--- EXERCISE BRIEF ---
Pull out every line below containing the word "scene".

--- MATERIAL FOR THE TASK ---
= = = = =

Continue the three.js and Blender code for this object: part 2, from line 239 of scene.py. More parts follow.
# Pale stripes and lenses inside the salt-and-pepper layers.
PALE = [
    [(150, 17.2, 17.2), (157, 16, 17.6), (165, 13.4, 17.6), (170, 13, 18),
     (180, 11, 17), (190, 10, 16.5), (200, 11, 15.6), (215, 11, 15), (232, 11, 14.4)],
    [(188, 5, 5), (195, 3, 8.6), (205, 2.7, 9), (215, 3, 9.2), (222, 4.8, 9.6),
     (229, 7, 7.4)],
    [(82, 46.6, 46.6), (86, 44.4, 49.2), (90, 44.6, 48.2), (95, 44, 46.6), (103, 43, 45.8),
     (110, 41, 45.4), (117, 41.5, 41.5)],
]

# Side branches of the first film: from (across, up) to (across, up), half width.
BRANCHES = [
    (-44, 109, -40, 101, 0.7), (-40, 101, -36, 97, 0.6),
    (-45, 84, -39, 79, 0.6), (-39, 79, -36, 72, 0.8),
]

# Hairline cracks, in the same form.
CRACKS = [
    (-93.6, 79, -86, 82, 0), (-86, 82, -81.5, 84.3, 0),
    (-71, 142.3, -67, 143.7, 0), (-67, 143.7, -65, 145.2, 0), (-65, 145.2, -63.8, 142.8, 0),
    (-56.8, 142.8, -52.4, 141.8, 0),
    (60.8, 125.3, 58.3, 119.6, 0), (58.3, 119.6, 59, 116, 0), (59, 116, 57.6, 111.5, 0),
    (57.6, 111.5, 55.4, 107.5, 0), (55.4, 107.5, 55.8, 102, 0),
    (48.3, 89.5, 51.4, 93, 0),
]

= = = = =

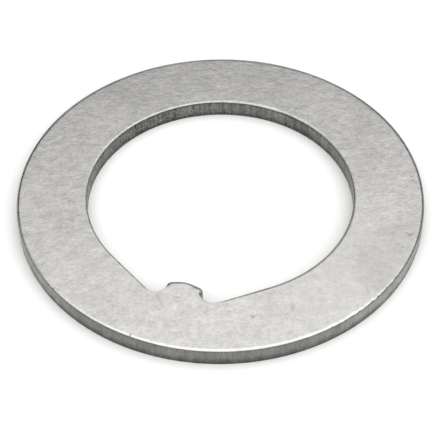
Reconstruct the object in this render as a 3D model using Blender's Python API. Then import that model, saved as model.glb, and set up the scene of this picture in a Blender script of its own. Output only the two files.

= = = = =

--- TASK RESULT ---
Continue the three.js and Blender code for this object: part 2, from line 239 of scene.py. More parts follow.
Reconstruct the object in this render as a 3D model using Blender's Python API. Then import that model, saved as model.glb, and set up the scene of this picture in a Blender script of its own. Output only the two files.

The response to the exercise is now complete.